On Mon, Dec 9, 2013 at 10:12 PM, Matt Rakow <marakow@microsoft.com> wrote:
> Although these are functionally equivalent, I still think there is some value in providing some more explicit named value which indicates the desired behavior.  I don't think percent or vw units seem like a natural go-to for a developer who is looking to disable automatic scaling.
>
> The other side that I am interested in is that the "auto" value seems to be equivalent to "100%" in the latest ED (unless I am misinterpreting steps 6-8 of the constraining procedure).
>
> Thanks,
> -Matt
>
>> -----Original Message-----
>> From: Kenneth Rohde Christiansen
>> [mailto:kenneth.christiansen@gmail.com]

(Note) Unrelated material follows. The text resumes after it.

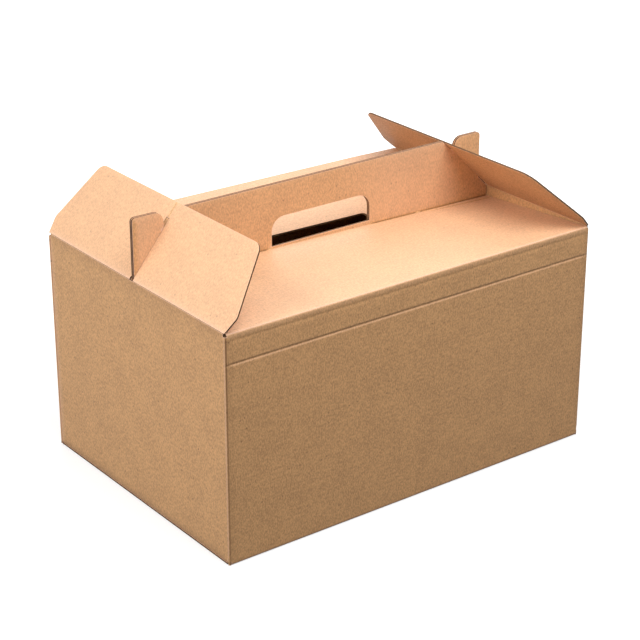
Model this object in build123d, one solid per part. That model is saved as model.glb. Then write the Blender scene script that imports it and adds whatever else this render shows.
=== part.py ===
from build123d import *
import math
import os

# Takeaway food box with a carry handle, folded from one die-cut sheet of thin
# corrugated board. X runs along the long walls, the front wall faces -Y, and
# Z is up from the middle of the underside. Millimetres and degrees.

# Board and body
length = 350.0
width = 244.0
height = 185.0
board = 1.6
seam = 0.8
lap_width = 34.0
lap_taper = 12.0
lap_clear = 2.0

# Top panels: each slopes down from its wall to the handle's crease
sag_left = 1.8
sag_right = 8.9
panel_gap = 0.5
board_gap = 0.3

# Handle boards, with an ear at each end
handle_rise = 49.2
ear_width = 27.2
ear_drop = 0.4
ear_outer_radius = 3.0
ear_inner_radius = 8.0
ear_hook = 1.5
ear_hook_height = 2.6
left_ear_inset = 0.0
right_ear_inset = 7.6
handle_corner_radius = 1.0

# Hand hole, and the cut that it carries on into the back top panel
hole_width = 96.0
hole_rise = 20.6
hole_sill = 2.7
hole_radius = 11.5
finger_cut_width = 119.0
finger_cut_depth = 20.5
finger_cut_radius = 3.0

# End flaps
end_wall_rise = 0.5
flap_length = 67.5
flap_root_width = 243.0
flap_shoulder_width = 249.4
flap_shoulder_height = 14.0
flap_tip_width = 213.0
flap_corner_radius = 9.0
flap_shoulder_radius = 6.0
left_flap_slope = 50.5
right_flap_slope = 44.1
hinge_offset = 0.2
slot_clear = 0.3
slot_start = 1.6
slot_eye_radius = 2.4
ear_pass_gap = 0.5
flap_rest_gap = 0.3
flush_depth = 0.3

# Score lines pressed into the long walls: drop below the top, depth, width
score_lines = [(24.0, 0.4, 2.4), (5.7, 0.15, 2.6)]

# Worked out from the sizes above
half_length = length / 2
half_width = width / 2
panel_half = half_length - board - panel_gap
boards_out = board_gap / 2 + board
handle_top = height + handle_rise
ear_top = handle_top - ear_drop
crease_left = height - sag_left
crease_right = height - sag_right
end_wall_top = height + end_wall_rise
hinge_x = half_length + hinge_offset
hinge_z = end_wall_top + hinge_offset
slot_width = 2 * boards_out + 2 * slot_clear


def crease_z(x):
    """Height of the crease between a top panel and its handle board at x."""
    share = (x + panel_half) / (2 * panel_half)
    return crease_left + (crease_right - crease_left) * share


def end_plane(x):
    """Plane across the box at x, with Y and Z as its own axes."""
    return Plane(origin=(x, 0, 0), x_dir=(0, 1, 0), z_dir=(1, 0, 0))


def front_plane(y):
    """Upright plane at y that faces the front, with X and Z as its own axes."""
    return Plane(origin=(0, y, 0), x_dir=(1, 0, 0), z_dir=(0, -1, 0))


def closed_face(points, radii):
    """Flat face inside a closed outline, with a radius for each corner."""
    return make_face(FilletPolyline(*points, radius=radii, close=True))


def slab(plane, face, thickness):
    """Plate with the face's outline, standing on a plane."""
    return extrude(plane * face, thickness, dir=plane.z_dir)


def between(low, high):
    """Block from one corner to the other."""
    size = [b - a for a, b in zip(low, high)]
    middle = [(a + b) / 2 for a, b in zip(low, high)]
    return Pos(*middle) * Box(*size)


def walls():
    """Four walls with folded corners, closed below by two layers of flaps."""
    wall_top = height - board
    outside = extrude(RectangleRounded(length, width, board), wall_top)
    inside_x = half_length - board
    inside_y = half_width - board
    hollow = between((-inside_x, -inside_y, 2 * board), (inside_x, inside_y, height))
    shell = outside - hollow
    for side in (-1, 1):
        middle = Pos(side * (half_length - board / 2), 0, (wall_top + end_wall_top) / 2)
        shell += middle * Box(board, 2 * inside_y, end_wall_top - wall_top)
    return shell


def bottom_seams():
    """Slits where the bottom flaps meet: one along the outer layer, one across the inner."""
    outer = between((-half_length, -seam / 2, 0), (half_length, seam / 2, board))
    inside_y = half_width - board
    inner = between((-seam / 2, -inside_y, board), (seam / 2, inside_y, 2 * board))
    return outer + inner


def glue_lap():
    """Lap inside the back wall that closes the sheet into a tube."""
    left = -half_length + board
    low = 2 * board + lap_clear
    high = height - 2 * board - lap_clear
    outline = [
        (left, low),
        (left + lap_width, low + lap_taper),
        (left + lap_width, high - lap_taper),
        (left, high),
    ]
    return slab(front_plane(half_width - board), closed_face(outline, [0, 0, 0, 0]), board)


def score_grooves():
    """Shallow round-bottomed lines along the front and back walls."""
    grooves = []
    for drop, depth, mouth in score_lines:
        radius = (mouth**2 / 4 + depth**2) / (2 * depth)
        for side in (-1, 1):
            place = Pos(0, side * (half_width + radius - depth), height - drop)
            grooves.append(place * Cylinder(radius, length, rotation=(0, 90, 0)))
    return Part() + grooves


def panel_section(x):
    """Section of the front top panel, rounded where it turns up into the handle."""
    crease = crease_z(x)
    wall_y = board - half_width
    corner = board * math.sin(math.radians(45))
    with BuildLine(end_plane(x)) as outline:
        Line((wall_y, height), (-boards_out, crease))
        Line((-boards_out, crease), (-board_gap / 2, crease))
        ThreePointArc(
            (-board_gap / 2, crease),
            (-boards_out + corner, crease - corner),
            (-boards_out, crease - board),
        )
        Line((-boards_out, crease - board), (wall_y, height - board))
        Line((wall_y, height - board), (wall_y, height))
    return make_face(outline.line)


def wall_fold():
    """Quarter round where the front wall turns into its top panel."""
    wall_y = board - half_width
    corner = board * math.sin(math.radians(45))
    with BuildLine(end_plane(-panel_half)) as outline:
        Line((wall_y, height - board), (wall_y - board, height - board))
        ThreePointArc(
            (wall_y - board, height - board),
            (wall_y - corner, height - board + corner),
            (wall_y, height),
        )
        Line((wall_y, height), (wall_y, height - board))
    return extrude(make_face(outline.line), 2 * panel_half, dir=(1, 0, 0))


def flap_point(side, slope, along, depth):
    """X and Z of a point on an end flap at rest: along it from the hinge, and
    below the line through the hinge."""
    angle = math.radians(slope)
    x = hinge_x - along * math.cos(angle) - depth * math.sin(angle)
    z = hinge_z + along * math.sin(angle) - depth * math.cos(angle)
    return side * x, z


def flap_line_z(slope, x, depth):
    """Height at x of a line that runs along a resting end flap."""
    angle = math.radians(slope)
    start_x, start_z = flap_point(1, slope, 0, depth)
    return start_z + (start_x - abs(x)) * math.tan(angle)


def flap_line_x(side, slope, z, depth):
    """X where a line along a resting end flap reaches the height z."""
    angle = math.radians(slope)
    start_x, start_z = flap_point(1, slope, 0, depth)
    return side * (start_x - (z - start_z) / math.tan(angle))


def ear_shape(slope, inset):
    """Outer and inner sides of an ear, the foot of its hooked inner side on the
    flap's face, and the radius of its inner top corner."""
    outer = panel_half - inset
    inner = outer - ear_width
    foot = inner + ear_hook
    foot_z = flap_line_z(slope, foot, hinge_offset + flush_depth)
    room = ear_top - foot_z - ear_hook_height
    return outer, inner, foot, foot_z, min(ear_inner_radius, 0.9 * room)


def ear_reach(slope, inset):
    """Distance from the hinge to the farthest point of an ear."""
    _, inner, _, _, radius = ear_shape(slope, inset)
    centre_x = inner + radius
    centre_z = ear_top - radius
    return math.hypot(hinge_x - centre_x, centre_z - hinge_z) + radius


def handle_end(side, slope, inset):
    """Corners of one end of a handle board, from its base over the ear and
    through the notch for the flap's bridge to the handle's top edge."""
    outer, inner, foot, foot_z, radius = ear_shape(slope, inset)
    top_face = hinge_offset + flush_depth
    underside = hinge_offset + board + flap_rest_gap
    notch = ear_reach(slope, inset)
    corners = [((side * panel_half, crease_z(side * panel_half)), 0)]
    if inset > 0:
        corners.append(((side * panel_half, flap_line_z(slope, panel_half, underside)), 0))
        corners.append(((side * outer, flap_line_z(slope, outer, underside)), 0))
    corners.append(((side * outer, ear_top), ear_outer_radius))
    corners.append(((side * inner, ear_top), radius))
    corners.append(((side * inner, foot_z + ear_hook_height), 0))
    corners.append(((side * foot, foot_z), 0))
    corners.append((flap_point(side, slope, notch, top_face), 0))
    corners.append((flap_point(side, slope, notch, underside), 0))
    top_x = flap_line_x(side, slope, handle_top, underside)
    corners.append(((top_x, handle_top), handle_corner_radius))
    return corners


def handle_outline():
    """Outline of a handle board, with both ears."""
    left = handle_end(-1, left_flap_slope, left_ear_inset)
    right = handle_end(1, right_flap_slope, right_ear_inset)
    corners = left + right[::-1]
    return closed_face([point for point, _ in corners], [radius for _, radius in corners])


def hand_hole(bottom_z, depth):
    """Cutter for the hand hole, with two rounded top corners, from bottom_z up."""
    half = hole_width / 2
    top = height + hole_rise
    outline = [(-half, bottom_z), (-half, top), (half, top), (half, bottom_z)]
    return slab(front_plane(0), closed_face(outline, [0, hole_radius, hole_radius, 0]), depth)


def finger_cut():
    """Cutter for the part of the hand hole that runs on into the back top panel."""
    half = finger_cut_width / 2
    low = height - max(sag_left, sag_right) - 2 * board
    outline = [
        (-half, -boards_out),
        (-half, -finger_cut_depth),
        (half, -finger_cut_depth),
        (half, -boards_out),
    ]
    cut = closed_face(outline, [0, finger_cut_radius, finger_cut_radius, 0])
    return slab(Plane.XY.offset(low), cut, height - low)


def top_half():
    """Front top panel with its handle board, before the hand hole is cut."""
    panel = loft([panel_section(-panel_half), panel_section(panel_half)], ruled=True)
    handle = slab(front_plane(-board_gap / 2), handle_outline(), board)
    return panel + handle + wall_fold()


def front_half():
    """Front top panel and handle board, with a low sill left under the hole."""
    return top_half() - hand_hole(crease_z(0) + hole_sill, 2 * boards_out)


def back_half():
    """Back top panel and handle board: the hole runs on across the crease."""
    below_crease = crease_z(0) - max(sag_left, sag_right)
    half = top_half() - hand_hole(below_crease, boards_out) - finger_cut()
    return mirror(half, about=Plane.XZ)


def carton():
    """Walls, bottom, lap, top panels and handle boards: one folded sheet."""
    body = walls() + glue_lap() + front_half() + back_half()
    return body - bottom_seams() - score_grooves()


def end_flap(side, slope, inset):
    """End flap with the slot that lets the handle's ear through."""
    slot_end = ear_reach(slope, inset) + ear_pass_gap
    root = hinge_offset
    outline = [
        (-flap_root_width / 2, root),
        (-flap_shoulder_width / 2, flap_shoulder_height),
        (-flap_tip_width / 2, flap_length),
        (flap_tip_width / 2, flap_length),
        (flap_shoulder_width / 2, flap_shoulder_height),
        (flap_root_width / 2, root),
    ]
    corner = flap_corner_radius
    shoulder = flap_shoulder_radius
    sheet = closed_face(outline, [0, shoulder, corner, corner, shoulder, 0])
    slot_middle = (slot_start + slot_end) / 2
    sheet -= Pos(0, slot_middle) * Rectangle(slot_width, slot_end - slot_start)
    sheet -= Pos(0, slot_start) * Circle(slot_eye_radius)
    upright = slab(end_plane(hinge_offset), sheet, board)
    bevel_outline = [
        (hinge_offset, root),
        (hinge_offset + board, root),
        (hinge_offset + board, root + board),
    ]
    bevel = closed_face(bevel_outline, [0, 0, 0])
    upright -= slab(front_plane(half_width), bevel, width)
    leaning = Rot(0, 90 - slope, 0) * upright
    placed = Pos(-hinge_x, 0, hinge_z) * leaning
    return placed if side < 0 else mirror(placed, about=Plane.YZ)


nodes = {
    "carton": carton(),
    "left_end_flap": end_flap(-1, left_flap_slope, left_ear_inset),
    "right_end_flap": end_flap(1, right_flap_slope, right_ear_inset),
}

os.makedirs("parts", exist_ok=True)
for name, shape in nodes.items():
    export_step(shape, f"parts/{name}.step")
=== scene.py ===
"""Takeaway food box with a carry handle, folded from one sheet of kraft corrugated board.

The carton is worked out as the real one is made: a flat sheet is cut out, then folded by
a formula into walls, bottom, top panels and handle boards. The two end flaps are sheets
of the same board on their own hinges. Sizes are in metres, in the frame of the model.
"""

import math

import bpy
import numpy as np
from bpy.props import FloatProperty, FloatVectorProperty, PointerProperty
from bpy.types import Operator, Panel, PropertyGroup
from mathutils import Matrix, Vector
from mathutils.geometry import delaunay_2d_cdt


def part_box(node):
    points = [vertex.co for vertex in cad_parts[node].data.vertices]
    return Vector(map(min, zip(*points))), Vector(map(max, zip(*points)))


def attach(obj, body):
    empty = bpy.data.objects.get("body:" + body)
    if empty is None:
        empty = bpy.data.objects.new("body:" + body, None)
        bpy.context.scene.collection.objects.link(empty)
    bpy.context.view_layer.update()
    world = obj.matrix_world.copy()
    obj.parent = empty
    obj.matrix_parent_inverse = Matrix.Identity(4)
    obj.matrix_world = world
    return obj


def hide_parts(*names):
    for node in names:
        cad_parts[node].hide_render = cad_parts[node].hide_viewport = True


bl_info = {
    "name": "Takeaway food box",
    "version": (1, 0, 0),
    "blender": (4, 5, 0),
    "location": "3D View > Sidebar > Food Box",
    "description": "Folds a kraft carry box with end flaps from flat sheets of board",
    "category": "Add Mesh",
}

MM = 0.001

# Width of the crushed rim along each cut, and how far the board sinks there
RIM = 0.9 * MM
CRUSH = 0.12 * MM
# Faces of the board, in the order in which a mesh has them
OUTSIDE, INSIDE = 0, 1
# Play between two layers of board
LAYER_GAP = 0.05 * MM
# Rounding of the crease between a top panel and its handle board
CREASE_FOLD = 0.3 * MM
# How far the back wall's free edge stops short of its corner, and its square foot's width
FREE_EDGE = 0.4 * MM
FREE_FOOT = 1.6 * MM
# Score lines on the long walls: distance below the top edge, depth and width
SCORES = ((24.0 * MM, 0.40 * MM, 2.4 * MM), (5.7 * MM, 0.15 * MM, 2.6 * MM))
# Greatest inward bow of a wall and of a top panel
WALL_BOW = 0.45 * MM
LID_BOW = 0.35 * MM

# Painted light on the top panels and on the handle, which are painted paler than the walls as
# light falls on them, and the painted light added at the handle's right part and left ear
LID_LIGHT = 0.29
HANDLE_LIGHT = 0.14
EXTRA_HANDLE_LIGHT = 0.16
# Painted shading of each end flap's outer and inner face: painted light on the left flap's outer
# face, which faces up into the light, and painted shade on the right flap's inner face, which
# faces down into shade
FLAP_TONES = {"left": (0.28, 0.0), "right": (0.0, -0.20)}
# Bell curves of tone across a line, mostly painted highlights and painted shade at folds, creases,
# scores, ears and the floor: strength, which is dark below 0, offset and width
BACK_LEFT_FOLD = (0.60, 0.3 * MM, 1.6 * MM)
FRONT_LEFT_FOLD = (0.60, -0.6 * MM, 0.7 * MM)
FRONT_LEFT_SHADE = (-1.10, 0.9 * MM, 0.8 * MM)
FRONT_RIGHT_FOLD = (-0.35, -1.2 * MM, 0.9 * MM)
GLUED_EDGE = (0.75, 0.0, 1.5 * MM)
CREASE = (-0.95, 0.0, 0.9 * MM)
EAR_SIDE = (-0.90, 0.0, 0.8 * MM)
MARK_DARK = (-0.75, 0.0, 0.7 * MM)
MARK_PALE = (0.30, 0.0, 1.2 * MM)
FLOOR_LINE = (-0.60, 0.6 * MM, 1.3 * MM)
FLAP_HINGE = (0.30, 0.0, 2.0 * MM)
SLOT_LINE = (-0.45, 0.0, 0.6 * MM)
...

>> Sent: Monday, December 9, 2013 1:03 PM
>> To: Matt Rakow
>> Cc: www-style@w3.org
>> Subject: Re: [css-device-adapt] MSFT feedback on latest editor's draft
>>
>> These values 100vw and 100% are relative to the initial viewport (which might
>> be affected by page zoom as defined in CSSOM Views).
>>
>> Kenneth
>>
>> On Mon, Dec 9, 2013 at 9:55 PM, Kenneth Rohde Christiansen
>> <kenneth.christiansen@gmail.com> wrote:
>> > Hi there,
>> >
>> > 1. device-width and device-height are being replaced by 100% or 100vw/vh.
>> >
>> > Kenneth
>> >
>> > On Mon, Dec 9, 2013 at 9:49 PM, Matt Rakow <marakow@microsoft.com>
>> wrote:
>> >> Hi all,
>> >>
>> >> I've been getting caught up recently on the edits made to the Device
>> Adaptation ED and wanted to provide some feedback.
>> >>
>> >> 1. Explicit values for initial viewport width and height In the
>> >> latest ED the named values of "device-width" and "device-height" have
>> been removed, and instead declaring a width or height of "auto" is intended
>> to provide equivalent behavior.  However, "auto" is already the default
>> value, indicating that the UA's default behavior may apply - the behavior just
>> changes if you explicitly set the width or height to "auto".
>> >>
>> >> IE uses "auto" to reflect the default behavior of the browser (i.e. actual
>> viewport is minimum 1024px by default), whereas "device-width" and
>> "device-height" map to the dimensions of the initial viewport (matching the
>> current WD).  I'd like to add the named values back so we can keep these
>> concepts distinct, and so that "auto" only has a single meaning.
>> >>
>> >> I agree that device-width/device-height are probably not the right
>> vocabulary to use though.  Perhaps a renaming would be appropriate
>> ("initial-viewport-width"?  "window-width"?  "css-pixel-width"?).
>> >>
>> >>
>> >> 2. min- and max- width and height
>> >> Currently, there are two ways to provide a viewport "range."  These are
>> the min- and max- prefixes for the width and height properties, and the
>> interaction of @viewport with width and height media queries.  Having both
>> of these mechanisms adds a pretty significant amount of complexity to the
>> ways this feature can be applied, especially if both are used simultaneously.
>> >>
>> >> I'd argue that the min- and max- prefixes for the width and height
>> properties are not necessary for the scenarios developers are interested in,
>> and that equivalent functionality can be built using only media queries for
>> range constraints.  For example, consider the two following rules:
>> >>
>> >> /* Example A */
>> >> @viewport {
>> >>     min-width: 640px;
>> >>     max-width: 960px;
>> >> }
>> >>
>> >> /* Example B */
>> >> @media (min-width: 640px) and (max-width: 960px) {
>> >>     @viewport { width: device-width; } }
>> >>
>> >> Both of these rules suggest the author has done the work necessary to
>> ensure their site works well for widths between 640 and 960px, and both are
>> equivalent for initial viewports within that range.  However, outside of that
>> range the behavior differs.  The primary difference is that Example A forces
>> scaling for all window sizes outside of the designed-for range, while Example
>> B leaves the UA in charge of what happens to those sizes.  I see Example B as
>> the better option, as the potentially unbounded scaling of Example A will
>> likely end up with an unintended result for extreme viewport sizes.  Consider
>> the ~200% scaling that would occur on a 1080p monitor, for example.
>> >>
>> >> I'd be interested in removing the min/max option from the spec, if there
>> is not a particular scenario they are required for.
>> >>
>> >> Thanks,
>> >> -Matt
>> >>
>> >>
>> >
>> >
>> >
>> > --
>> > Kenneth Rohde Christiansen
>> > Web Platform Architect, Intel Corporation.
>> > Phone  +45 4294 9458 ﹆﹆﹆
>>
>>
>>
>> --
>> Kenneth Rohde Christiansen
>> Web Platform Architect, Intel Corporation.
>> Phone  +45 4294 9458 ﹆﹆﹆



-- 
Kenneth Rohde Christiansen
Web Platform Architect, Intel Corporation.